By: Curt Williams, Founder & Executive Director
This past Monday night I had the Youth-Reach boys over to my home for our weekly Bible study. The study was on anger, and I began with some seemingly innocuous questions.
I asked them if they understood the difference between getting angry and being angry. They all affirmed that they knew the difference. I then went around the room and asked each of them, if they mainly became angry over given situations, or if they lived in a constant state of anger. All but one stated that they are, and remain, angry all the time.
With the horrific news coming from Uvalde, Texas these responses should concern us all.
If I look around the room at the faces of the boys we have here at Youth-Reach or think of the young men that we have at our Alabama campus, I see the potential for greatness and the potential for great harm. These guys arrive to us disaffected, rudderless and lacking in hope. They have been bombarded with images of wealth and privilege yet see none of this as attainable. The vast majority have been abandoned by the one man on the planet who should be there for them. They have learned to manipulate mothers with intimidation and girls to get what they want. Lacking a dad, they construct their personas from a hodge-podge of images drawn from athletes, rappers and actors. They possess a wealth of pride yet are poor in character and self-esteem.
Lured by the escape promised, they are drawn into the cults of drugs, alcohol and sex. They procreate without concern for their offspring and think nothing of thrusting more unwanted humans onto the rolls of welfare. With hormones raging and testosterone running through their veins, the rage only builds.
In speaking to my boys Monday night, many admitted that they live their lives one degree below the boiling point, and only the slightest friction can send them over the edge.
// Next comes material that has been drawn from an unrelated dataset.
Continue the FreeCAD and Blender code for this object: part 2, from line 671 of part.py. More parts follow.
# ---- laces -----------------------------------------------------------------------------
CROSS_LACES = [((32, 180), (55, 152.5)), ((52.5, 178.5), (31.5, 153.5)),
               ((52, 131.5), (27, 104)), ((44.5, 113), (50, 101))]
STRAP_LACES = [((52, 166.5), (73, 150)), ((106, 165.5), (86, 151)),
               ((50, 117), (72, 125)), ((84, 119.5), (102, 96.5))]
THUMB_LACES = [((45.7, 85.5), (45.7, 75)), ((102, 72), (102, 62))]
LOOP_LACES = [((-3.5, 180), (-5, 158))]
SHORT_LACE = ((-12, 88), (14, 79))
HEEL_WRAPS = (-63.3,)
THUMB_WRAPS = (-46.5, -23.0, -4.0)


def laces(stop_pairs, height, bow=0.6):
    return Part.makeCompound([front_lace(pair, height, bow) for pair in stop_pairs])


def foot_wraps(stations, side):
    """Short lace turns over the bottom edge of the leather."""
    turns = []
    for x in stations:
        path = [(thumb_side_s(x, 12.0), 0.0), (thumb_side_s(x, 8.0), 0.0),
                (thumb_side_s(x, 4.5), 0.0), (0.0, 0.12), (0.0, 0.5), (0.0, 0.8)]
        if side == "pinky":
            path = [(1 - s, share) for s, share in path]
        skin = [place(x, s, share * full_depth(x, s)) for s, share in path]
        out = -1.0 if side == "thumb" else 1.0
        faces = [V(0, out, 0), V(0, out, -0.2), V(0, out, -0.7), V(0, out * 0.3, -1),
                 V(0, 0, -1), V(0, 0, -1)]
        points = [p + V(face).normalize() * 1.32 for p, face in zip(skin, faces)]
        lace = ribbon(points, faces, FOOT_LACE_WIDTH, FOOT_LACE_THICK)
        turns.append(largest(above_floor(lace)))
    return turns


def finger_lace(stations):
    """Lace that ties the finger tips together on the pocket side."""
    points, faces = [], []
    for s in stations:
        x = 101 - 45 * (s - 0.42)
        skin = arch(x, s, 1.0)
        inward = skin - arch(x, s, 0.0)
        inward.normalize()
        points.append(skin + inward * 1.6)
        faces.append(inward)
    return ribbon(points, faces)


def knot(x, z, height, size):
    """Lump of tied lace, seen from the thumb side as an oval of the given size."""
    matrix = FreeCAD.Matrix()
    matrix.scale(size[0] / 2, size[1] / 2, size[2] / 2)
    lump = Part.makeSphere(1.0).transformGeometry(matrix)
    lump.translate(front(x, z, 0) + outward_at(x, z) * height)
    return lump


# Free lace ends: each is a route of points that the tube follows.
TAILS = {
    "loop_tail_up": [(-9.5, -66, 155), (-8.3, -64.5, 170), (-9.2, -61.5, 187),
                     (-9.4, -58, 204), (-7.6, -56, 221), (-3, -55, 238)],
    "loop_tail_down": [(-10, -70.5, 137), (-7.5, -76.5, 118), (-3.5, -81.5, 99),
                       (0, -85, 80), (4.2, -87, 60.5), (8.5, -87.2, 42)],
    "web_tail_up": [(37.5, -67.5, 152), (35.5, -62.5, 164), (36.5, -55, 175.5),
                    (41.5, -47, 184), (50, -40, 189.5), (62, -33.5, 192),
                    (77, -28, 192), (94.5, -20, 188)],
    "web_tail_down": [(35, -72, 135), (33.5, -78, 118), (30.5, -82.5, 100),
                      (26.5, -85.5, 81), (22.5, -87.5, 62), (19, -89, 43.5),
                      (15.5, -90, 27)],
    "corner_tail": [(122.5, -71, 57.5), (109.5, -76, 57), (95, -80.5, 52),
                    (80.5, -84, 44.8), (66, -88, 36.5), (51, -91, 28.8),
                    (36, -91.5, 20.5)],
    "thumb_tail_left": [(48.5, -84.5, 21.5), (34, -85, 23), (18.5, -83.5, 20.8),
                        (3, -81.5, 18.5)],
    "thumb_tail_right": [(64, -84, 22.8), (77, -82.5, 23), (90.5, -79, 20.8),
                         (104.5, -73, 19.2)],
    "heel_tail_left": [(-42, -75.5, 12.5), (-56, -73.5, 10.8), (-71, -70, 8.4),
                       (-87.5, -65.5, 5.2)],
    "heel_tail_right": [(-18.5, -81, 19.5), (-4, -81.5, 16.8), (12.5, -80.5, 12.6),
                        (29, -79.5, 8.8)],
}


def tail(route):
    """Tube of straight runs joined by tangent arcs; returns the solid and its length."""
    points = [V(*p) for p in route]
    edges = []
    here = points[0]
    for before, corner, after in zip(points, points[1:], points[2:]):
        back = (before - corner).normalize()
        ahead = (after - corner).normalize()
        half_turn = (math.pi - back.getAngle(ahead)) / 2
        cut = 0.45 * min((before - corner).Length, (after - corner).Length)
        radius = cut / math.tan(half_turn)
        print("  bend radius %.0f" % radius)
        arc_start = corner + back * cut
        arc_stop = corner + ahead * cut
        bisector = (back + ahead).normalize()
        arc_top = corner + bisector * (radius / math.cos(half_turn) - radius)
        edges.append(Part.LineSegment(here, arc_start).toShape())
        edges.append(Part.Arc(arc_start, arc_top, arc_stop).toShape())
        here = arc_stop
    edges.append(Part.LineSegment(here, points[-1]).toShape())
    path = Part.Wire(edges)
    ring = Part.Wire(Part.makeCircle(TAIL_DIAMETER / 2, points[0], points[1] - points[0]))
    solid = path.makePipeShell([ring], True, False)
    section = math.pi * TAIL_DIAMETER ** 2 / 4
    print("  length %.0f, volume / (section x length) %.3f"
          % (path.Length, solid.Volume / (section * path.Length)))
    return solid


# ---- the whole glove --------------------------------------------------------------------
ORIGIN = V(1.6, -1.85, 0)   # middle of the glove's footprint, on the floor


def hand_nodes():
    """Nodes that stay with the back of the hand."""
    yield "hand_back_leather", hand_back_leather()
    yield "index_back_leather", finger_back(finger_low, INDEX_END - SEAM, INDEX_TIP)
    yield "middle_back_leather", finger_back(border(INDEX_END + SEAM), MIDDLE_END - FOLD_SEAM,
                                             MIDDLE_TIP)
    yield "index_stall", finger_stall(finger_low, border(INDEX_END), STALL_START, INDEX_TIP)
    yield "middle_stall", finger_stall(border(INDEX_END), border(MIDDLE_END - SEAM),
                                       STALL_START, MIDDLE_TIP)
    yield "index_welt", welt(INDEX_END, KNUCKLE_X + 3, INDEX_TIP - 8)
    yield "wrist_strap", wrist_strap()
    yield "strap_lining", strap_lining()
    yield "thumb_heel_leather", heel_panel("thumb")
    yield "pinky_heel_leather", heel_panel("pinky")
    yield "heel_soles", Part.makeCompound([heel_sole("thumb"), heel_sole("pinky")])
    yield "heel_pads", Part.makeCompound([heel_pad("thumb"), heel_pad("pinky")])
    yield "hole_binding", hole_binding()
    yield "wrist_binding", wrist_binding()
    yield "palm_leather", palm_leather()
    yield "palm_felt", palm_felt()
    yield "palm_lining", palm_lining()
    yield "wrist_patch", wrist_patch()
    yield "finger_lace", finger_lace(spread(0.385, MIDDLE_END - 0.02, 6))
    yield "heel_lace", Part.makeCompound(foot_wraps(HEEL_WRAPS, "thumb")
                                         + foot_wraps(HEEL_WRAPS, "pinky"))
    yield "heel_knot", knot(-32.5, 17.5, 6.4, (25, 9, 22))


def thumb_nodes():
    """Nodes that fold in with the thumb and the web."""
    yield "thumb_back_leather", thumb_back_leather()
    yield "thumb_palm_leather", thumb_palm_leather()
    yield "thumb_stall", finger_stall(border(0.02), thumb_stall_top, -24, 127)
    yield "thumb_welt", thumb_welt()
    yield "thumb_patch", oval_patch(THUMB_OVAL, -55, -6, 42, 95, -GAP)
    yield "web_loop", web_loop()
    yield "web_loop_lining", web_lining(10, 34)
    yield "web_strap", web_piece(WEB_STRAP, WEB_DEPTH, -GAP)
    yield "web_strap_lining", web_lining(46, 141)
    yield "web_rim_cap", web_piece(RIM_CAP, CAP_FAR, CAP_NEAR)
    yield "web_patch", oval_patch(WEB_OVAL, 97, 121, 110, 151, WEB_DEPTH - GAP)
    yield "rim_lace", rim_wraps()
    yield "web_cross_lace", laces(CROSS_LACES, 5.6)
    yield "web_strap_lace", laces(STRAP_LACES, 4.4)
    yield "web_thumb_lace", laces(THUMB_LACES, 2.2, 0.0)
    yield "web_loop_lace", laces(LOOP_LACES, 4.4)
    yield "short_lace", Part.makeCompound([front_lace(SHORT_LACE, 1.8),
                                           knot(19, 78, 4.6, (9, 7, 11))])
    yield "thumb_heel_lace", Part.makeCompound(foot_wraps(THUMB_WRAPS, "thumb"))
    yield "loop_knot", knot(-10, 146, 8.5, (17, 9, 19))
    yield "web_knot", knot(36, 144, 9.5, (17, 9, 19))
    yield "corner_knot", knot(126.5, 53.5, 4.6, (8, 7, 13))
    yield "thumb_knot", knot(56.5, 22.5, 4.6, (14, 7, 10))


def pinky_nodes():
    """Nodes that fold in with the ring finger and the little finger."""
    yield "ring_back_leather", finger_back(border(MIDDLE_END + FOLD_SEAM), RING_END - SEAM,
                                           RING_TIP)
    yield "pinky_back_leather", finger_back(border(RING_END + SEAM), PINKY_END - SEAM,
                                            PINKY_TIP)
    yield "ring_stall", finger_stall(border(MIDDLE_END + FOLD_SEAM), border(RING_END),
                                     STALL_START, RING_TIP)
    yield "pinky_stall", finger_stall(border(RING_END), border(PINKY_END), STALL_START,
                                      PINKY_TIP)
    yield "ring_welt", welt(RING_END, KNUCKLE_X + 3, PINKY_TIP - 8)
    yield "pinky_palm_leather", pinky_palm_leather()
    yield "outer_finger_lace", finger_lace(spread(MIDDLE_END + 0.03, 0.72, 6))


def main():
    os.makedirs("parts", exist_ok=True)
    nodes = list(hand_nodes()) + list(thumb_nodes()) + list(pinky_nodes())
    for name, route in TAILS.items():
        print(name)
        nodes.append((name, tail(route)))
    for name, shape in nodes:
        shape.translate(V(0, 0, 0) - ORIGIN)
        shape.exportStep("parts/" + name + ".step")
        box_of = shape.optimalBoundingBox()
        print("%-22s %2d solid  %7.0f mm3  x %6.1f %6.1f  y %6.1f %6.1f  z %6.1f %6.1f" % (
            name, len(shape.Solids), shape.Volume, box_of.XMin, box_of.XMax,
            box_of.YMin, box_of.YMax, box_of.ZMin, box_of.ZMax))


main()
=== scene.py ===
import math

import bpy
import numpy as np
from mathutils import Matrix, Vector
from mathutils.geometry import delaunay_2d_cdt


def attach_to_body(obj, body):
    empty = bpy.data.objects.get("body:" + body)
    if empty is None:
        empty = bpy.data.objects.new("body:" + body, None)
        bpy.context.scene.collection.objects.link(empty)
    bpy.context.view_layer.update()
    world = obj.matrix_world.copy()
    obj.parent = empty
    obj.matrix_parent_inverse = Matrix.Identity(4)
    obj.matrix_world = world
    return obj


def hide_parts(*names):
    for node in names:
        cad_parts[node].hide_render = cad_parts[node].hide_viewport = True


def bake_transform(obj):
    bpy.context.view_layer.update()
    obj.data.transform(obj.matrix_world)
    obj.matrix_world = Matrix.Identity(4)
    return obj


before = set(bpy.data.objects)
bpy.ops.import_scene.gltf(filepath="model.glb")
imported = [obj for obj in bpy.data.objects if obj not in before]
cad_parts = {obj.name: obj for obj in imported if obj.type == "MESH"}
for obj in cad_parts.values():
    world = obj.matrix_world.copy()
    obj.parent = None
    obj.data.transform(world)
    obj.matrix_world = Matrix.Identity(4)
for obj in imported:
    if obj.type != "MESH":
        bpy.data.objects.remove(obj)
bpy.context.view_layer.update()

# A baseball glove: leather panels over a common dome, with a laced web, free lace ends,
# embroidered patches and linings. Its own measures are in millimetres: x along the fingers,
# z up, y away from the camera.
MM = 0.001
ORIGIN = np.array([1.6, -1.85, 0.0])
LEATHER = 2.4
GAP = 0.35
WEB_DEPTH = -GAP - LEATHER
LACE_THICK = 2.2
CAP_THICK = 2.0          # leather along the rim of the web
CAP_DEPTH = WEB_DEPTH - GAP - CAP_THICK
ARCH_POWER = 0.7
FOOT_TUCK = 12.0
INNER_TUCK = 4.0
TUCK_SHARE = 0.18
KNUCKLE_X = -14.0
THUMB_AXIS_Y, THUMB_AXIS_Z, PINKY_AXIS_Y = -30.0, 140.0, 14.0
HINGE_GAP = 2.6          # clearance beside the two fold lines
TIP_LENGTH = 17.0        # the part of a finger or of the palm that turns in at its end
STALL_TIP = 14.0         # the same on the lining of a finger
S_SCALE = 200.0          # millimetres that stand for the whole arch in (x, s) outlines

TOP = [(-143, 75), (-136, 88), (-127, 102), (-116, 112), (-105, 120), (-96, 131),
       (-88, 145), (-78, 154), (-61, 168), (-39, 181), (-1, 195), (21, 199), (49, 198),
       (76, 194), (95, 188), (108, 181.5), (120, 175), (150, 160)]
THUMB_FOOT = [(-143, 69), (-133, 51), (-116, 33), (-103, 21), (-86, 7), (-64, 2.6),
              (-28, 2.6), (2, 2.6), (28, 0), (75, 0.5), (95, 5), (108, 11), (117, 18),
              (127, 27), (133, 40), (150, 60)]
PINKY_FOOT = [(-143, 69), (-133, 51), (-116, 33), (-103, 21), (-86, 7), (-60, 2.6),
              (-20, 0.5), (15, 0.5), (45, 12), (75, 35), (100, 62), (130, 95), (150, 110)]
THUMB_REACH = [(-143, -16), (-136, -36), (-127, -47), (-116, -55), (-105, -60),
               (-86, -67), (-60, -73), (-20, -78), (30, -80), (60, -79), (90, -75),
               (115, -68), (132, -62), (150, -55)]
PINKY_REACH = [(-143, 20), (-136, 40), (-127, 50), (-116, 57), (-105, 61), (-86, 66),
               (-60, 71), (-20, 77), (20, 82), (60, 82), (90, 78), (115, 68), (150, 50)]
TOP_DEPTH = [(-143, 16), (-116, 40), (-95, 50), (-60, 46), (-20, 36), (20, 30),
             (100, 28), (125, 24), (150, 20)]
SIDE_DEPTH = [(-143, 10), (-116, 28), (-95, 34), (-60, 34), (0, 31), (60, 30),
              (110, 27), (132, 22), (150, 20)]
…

Our culture creates them, then we wonder why they don’t act normally after being abused, abandoned, molested, and cursed.
Yet within each of them is one desire: They want to matter. I cannot see into the soul of the Uvalde shooter. I cannot imagine the pain that one must feel to be able to inflict such horrors on children and destroy so many families. I do, though, suspect that this young man lacked hope, lacked an involved father and lacked any real meaning. After 38 years of working with angry and troubled boys I can, without a doubt, state that I know he wanted to matter.
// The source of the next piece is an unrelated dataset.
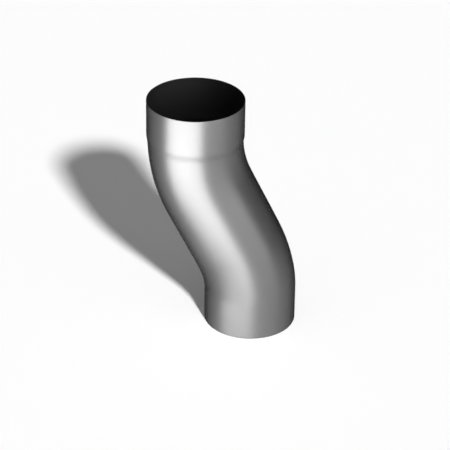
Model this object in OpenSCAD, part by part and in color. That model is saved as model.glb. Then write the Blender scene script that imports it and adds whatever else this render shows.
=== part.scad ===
// Downpipe offset bend: one sheet-metal tube that carries a round downpipe past a ledge.
// It stands on its lower end. The pipe above drops into the socket at the top, and
// the spigot at the bottom drops into the pipe below.
// Millimetres, +Z up. The origin is the centre of the spigot's lower edge, and the
// socket's axis lies towards -X of the spigot's axis by the offset.

/* [Pipe] */
// Outside diameter of the downpipe that the bend joins
pipe_d = 100; // [80:1:125]
// Thickness of the sheet
wall = 0.7; // [0.5:0.05:1.2]

/* [Socket] */
// Depth of the straight socket above the step
socket_depth = 38; // [20:1:80]
// Gap all round between the socket and the pipe that it takes
socket_gap = 0.5; // [0.3:0.05:1]
// Height of the rounded step where the tube widens into the socket
step_h = 5; // [3:0.5:12]

/* [Bend] */
// Sideways distance between the axes of the socket and the spigot
offset_x = 60; // [50:1:150]
// Lean of the slanted length from the vertical, in degrees
bend_angle = 26.5; // [18:0.5:32]
// Radius of both bends, measured at the axis of the tube
bend_r = 145; // [100:1:170]
// Angle that the tighter foot of the lower bend turns through, in degrees
foot_angle = 9; // [5:0.5:12]
// Radius on the hollow side of that foot, measured at the wall
foot_hollow_r = 11; // [8:0.5:40]

/* [Spigot] */
// Length of the straight spigot, which the pipe below takes
spigot_l = 39.5; // [25:0.5:90]
// Gap all round between the spigot and the bore of the pipe below
spigot_gap = 0.4; // [0.2:0.05:1]

/* [Hidden] */
$fn = 128;

// The tube narrows downwards. Each length is wider than the one below it by a hair,
// and laps over its end, so that their walls are one piece.
hair = 0.05;
lap = 0.5;

// Outside radii of the tube from the spigot up to the socket
spigot_r = pipe_d / 2 - wall - spigot_gap;
foot_r = spigot_r + hair;
lower_r = foot_r + hair;
tube_r = pipe_d / 2;
upper_r = tube_r - hair;
socket_r = pipe_d / 2 + socket_gap + wall;

// Radius of the lower bend's foot at the axis of the tube
foot_bend_r = foot_r + foot_hollow_r;

// Stretches that make up the rounded step
step_parts = 8;

// Length of the slanted part: it covers what the bends leave of the offset
foot_shift = foot_bend_r * (1 - cos(foot_angle));
lower_shift = bend_r * (cos(foot_angle) - cos(bend_angle));
upper_shift = bend_r * (1 - cos(bend_angle));
slant_l = (offset_x - foot_shift - lower_shift - upper_shift) / sin(bend_angle);

// Direction of the axis where it leans by an angle towards -X, and the direction across it
function along(angle) = [-sin(angle), 0, cos(angle)];
function across(angle) = [cos(angle), 0, sin(angle)];

// Angle that a lap takes up on a bend of a given radius
function lap_angle(turn_r) = lap / turn_r * 180 / PI;

// Points on the axis from the bottom up, and the centres that the bends turn about
foot_from = [0, 0, spigot_l];
foot_centre = foot_from - foot_bend_r * across(0);
lower_from = foot_centre + foot_bend_r * across(foot_angle);
lower_centre = lower_from - bend_r * across(foot_angle);
slant_from = lower_centre + bend_r * across(bend_angle);
slant_to = slant_from + slant_l * along(bend_angle);
upper_centre = slant_to + bend_r * across(bend_angle);
socket_from = upper_centre - bend_r * across(0);

// Outside radius on the rounded step, with t running from 0 at its foot to 1 at its top
function step_r(t) = tube_r + (socket_r - tube_r) * t * t * (3 - 2 * t);

// Straight tube from the origin up, with one radius at its foot and one at its top
module straight_tube(foot_r, top_r, length) {
    beyond = 1;
    spread = (top_r - foot_r) * beyond / length;
    difference() {
        cylinder(h = length, r1 = foot_r, r2 = top_r);
        translate([0, 0, -beyond])
            cylinder(
                h = length + 2 * beyond,
                r1 = foot_r - wall - spread,
                r2 = top_r - wall + spread
            );
    }
}

// Stretch of a bend in the XZ plane, between two angles about its centre
module bent_tube(centre, turn_r, from_angle, to_angle, radius) {
    translate(centre)
        rotate([90, 0, 0])
            rotate_extrude(angle = to_angle - from_angle, start = from_angle)
                translate([turn_r, 0])
                    difference() {
                        circle(r = radius);
                        circle(r = radius - wall);
                    }
}

// Straight lower end, which runs on into the foot of the lower bend by a lap
module spigot() {
    straight_tube(spigot_r, spigot_r, spigot_l + lap);
}

// Foot of the lower bend, which turns tighter than the rest of it
module foot_bend() {
    bent_tube(foot_centre, foot_bend_r, 0, foot_angle + lap_angle(foot_bend_r), foot_r);
}

// Lower bend, from its foot to the slant
module lower_bend() {
    bent_tube(lower_centre, bend_r, foot_angle, bend_angle + lap_angle(bend_r), lower_r);
}

// Slanted length, which takes up the difference between the two bends
module slant() {
    translate(slant_from)
        rotate([0, -bend_angle, 0])
            straight_tube(lower_r + hair, upper_r - hair, slant_l);
}

// Upper bend, from the slant back to the vertical
module upper_bend() {
    over = lap_angle(bend_r);
    bent_tube(upper_centre, bend_r, 180 - over, 180 + bend_angle + over, upper_r);
}

// Rounded step and straight socket, turned from one profile of even thickness
module socket() {
    rise = [for (i = [0 : step_parts]) [step_r(i / step_parts), step_h * i / step_parts]];
    outside = concat(rise, [[socket_r, step_h + socket_depth]]);
    inside = [for (i = [len(outside) - 1 : -1 : 0]) outside[i] - [wall, 0]];
    translate(socket_from)
        rotate_extrude()
            polygon(concat(outside, inside));
}

module offset_bend() {
    color([0.55, 0.57, 0.58]) {
        spigot();
        foot_bend();
        lower_bend();
        slant();
        upper_bend();
        socket();
    }
}

offset_bend();
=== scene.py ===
import math

import bpy
from mathutils import Matrix, Vector


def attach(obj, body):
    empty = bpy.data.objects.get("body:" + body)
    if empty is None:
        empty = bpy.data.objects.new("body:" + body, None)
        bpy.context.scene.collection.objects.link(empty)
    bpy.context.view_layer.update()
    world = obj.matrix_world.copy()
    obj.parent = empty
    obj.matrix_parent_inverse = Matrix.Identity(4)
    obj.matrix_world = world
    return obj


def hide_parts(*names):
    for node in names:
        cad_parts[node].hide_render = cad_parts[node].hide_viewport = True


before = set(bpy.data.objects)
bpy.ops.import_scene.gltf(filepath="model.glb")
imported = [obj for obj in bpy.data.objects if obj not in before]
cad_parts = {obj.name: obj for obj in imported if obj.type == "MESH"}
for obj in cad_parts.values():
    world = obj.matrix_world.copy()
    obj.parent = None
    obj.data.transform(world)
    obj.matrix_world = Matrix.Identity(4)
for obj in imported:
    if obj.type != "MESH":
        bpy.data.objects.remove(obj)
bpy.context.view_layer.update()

# Driving sizes of the bend, in metres and radians, as the solids have them
PIPE_R = 0.050
WALL = 0.0007
SOCKET_R = 0.0512
SOCKET_DEPTH = 0.038
STEP_H = 0.005
OFFSET = 0.060
BEND_R = 0.145
LEAN = math.radians(26.5)
SPIGOT_R = 0.0489
SPIGOT_L = 0.0395
FOOT_BEND_R = 0.05995
FOOT_LEAN = math.radians(9)

# The rounded step sets in softly, a little below the socket's foot
STEP_FROM = -0.006

# Length on either side over which the axis eases from one stretch into the next, and its samples
EASE = 0.010
EASE_SAMPLES = 16

# Short steps in which the axis is followed up to the socket's foot, of which every tenth has a
# ring of points, and near the step every fifth
AXIS_STEPS = 1200
NEAR_STEP = 40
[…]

I am frustrated. It is so hard to get to the root of the problem because it is so deep and so well-rooted. I recently wrote a book on parenting, but it will never reach those who most need it most—the male population that has fathered tens of thousands of kids and then walked away. It will not affect a court system that routinely awards boys to mothers ahead of fathers. It will not affect a society that celebrates weak manhood and castigates strong men.
You want to limit or end school shootings? You want to also address poverty, teen pregnancy, rampant abortion, addiction, homelessness, illiteracy and violence? ENCOURAGE STRONG FATHERING!
That’s right. Argue with me all you will, but most if not all of society’s maladies can be linked to weak or absent fathers. Boys and girls need involved daddies. Boys gain their image of manhood, their sense of honor and their work ethic from a strong father. Girls gain their self-image from the way they are treated by their fathers and how they see their fathers treat their mothers. Regardless of gender, kids learn that they matter from their fathers.
As long as we fail to address the real crises, the horrors will continue. As long as we breed and cultivate angry young men, the death toll will rise. And as long as we blame the symptoms and refuse to face the disease, the societal cancers will remain malignant and aggressive. Our God presents Himself as FATHER for a reason, and when a nation ignores Him, goes its own way and dismisses His nature in the creation he brought forth, we can expect unending sequels to the horror show of Uvalde, Texas.